The mode of the return value of a function is coupled to the ABI. word_mode
may change independently from the ABI. So I think a mode defined to be fix
by the ABI would be better here.
> Similarly, word_mode is a good guess for allocate_stack. But since it
> is not always right, we have STACK_SIZE_MODE.
The mode to be used here is not ABI-relevant and therefore shouldn't stay
abi_word_mode in the future. The only reason I've used abi_word_mode is that
I tried to make this change a nop on all architectures not defining
UNITS_PER_ABI_WORD while making it correct for RS6000 and S/390 as well.
I probably should have marked this with a fixme.
As I wrote in my previous mail I think that Pmode would be the
best choice. We are looking here for the correct mode for something
to be added to the stack pointer. Since the stack pointer is a Pmode value
I would consider it best to have the other operand in the same mode.
In case an architecture has to do something special or has to convert the
modes in order to be able to emit an ADD it should do this in the
allocate_stack expander - right?!
So I don't see a real need for the STACK_SIZE_MODE macro. The only user
(the power back-end) defines STACK_SIZE_MODE when it needs word_mode to be
different from Pmode. To me this looks more like a word_mode vs. Pmode issue
than word_mode vs. abi_word_mode.
> But despite the fact that word_mode is a good guess for both the
> return mode of the compare libcall and for the allocate_stack mode, I
> don't see any relationship between those two things. There is no
> reason to assume that a single mode which is not word_mode will be
> correct for both. So I don't see any obvious reason why we should
> remove STACK_SIZE_MODE in favor of abi_word_mode. To me it makes more
> sense to introduce COMPARE_LIBCALL_MODE (In the target structure, of
Why not use abi_word_mode here? Since we are talking about the mode of return
value of a function call I would say this is clearly ABI-relevant and is
what abi_word_mode is made for.
I think the abi_word_mode is a good idea and would prefer it to
adding a set of target macros which seem to be unrelated to each other
at first glance. As you already pointed out word_mode is maybe used too often
in the middle-end and unfortunately it is also used where it shines trough
to external interfaces (e.g. debug info, exception handling etc.).
Defining abi_word_mode appears to be a good solution to me for decoupling the abi
interface from word_mode.

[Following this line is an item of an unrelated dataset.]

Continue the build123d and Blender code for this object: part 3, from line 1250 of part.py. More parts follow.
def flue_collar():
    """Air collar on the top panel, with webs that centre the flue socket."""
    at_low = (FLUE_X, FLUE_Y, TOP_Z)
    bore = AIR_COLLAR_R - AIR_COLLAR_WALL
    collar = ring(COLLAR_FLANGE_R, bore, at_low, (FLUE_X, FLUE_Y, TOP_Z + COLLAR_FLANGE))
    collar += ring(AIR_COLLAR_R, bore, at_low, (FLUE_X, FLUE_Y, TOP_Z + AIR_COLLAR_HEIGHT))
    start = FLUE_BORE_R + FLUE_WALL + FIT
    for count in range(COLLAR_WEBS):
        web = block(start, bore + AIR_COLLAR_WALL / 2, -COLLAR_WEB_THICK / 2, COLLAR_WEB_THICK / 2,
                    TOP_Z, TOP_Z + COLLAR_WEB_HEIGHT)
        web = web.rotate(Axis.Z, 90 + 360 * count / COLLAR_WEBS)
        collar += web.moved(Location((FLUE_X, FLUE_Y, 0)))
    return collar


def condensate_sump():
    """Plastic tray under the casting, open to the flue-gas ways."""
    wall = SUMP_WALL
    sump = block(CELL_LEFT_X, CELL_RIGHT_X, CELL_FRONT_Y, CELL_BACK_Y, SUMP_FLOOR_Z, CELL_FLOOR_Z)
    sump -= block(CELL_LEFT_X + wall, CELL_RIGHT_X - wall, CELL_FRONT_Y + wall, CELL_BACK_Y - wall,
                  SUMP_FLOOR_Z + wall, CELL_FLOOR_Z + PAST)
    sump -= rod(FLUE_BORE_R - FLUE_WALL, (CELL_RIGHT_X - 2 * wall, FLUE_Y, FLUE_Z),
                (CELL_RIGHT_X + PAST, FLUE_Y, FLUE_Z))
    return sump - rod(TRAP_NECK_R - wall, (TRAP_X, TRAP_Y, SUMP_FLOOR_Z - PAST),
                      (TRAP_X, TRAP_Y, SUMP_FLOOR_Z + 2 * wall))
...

Please consider my patch only a first try. I've
expected/hoped to start a discussion about where it makes sense to use
abi_word_mode and where not.
> In particular, you neglected to write any documentation for
> abi_word_mode, and I think you would have a hard time writing that
Ok. I've omitted the documentation part in this first version since as you say it
is a bit tricky to document this properly. I'll think about something useful.
> __builtin_extend_pointer appears to be undocumented and I have no
> immediate idea what it is for.
My understanding was that this builtin provides a conversion routine from
what a front-end considers a pointer mode (ptr_mode) and what a back-end does
(Pmode). But I couldn't find any uses of it.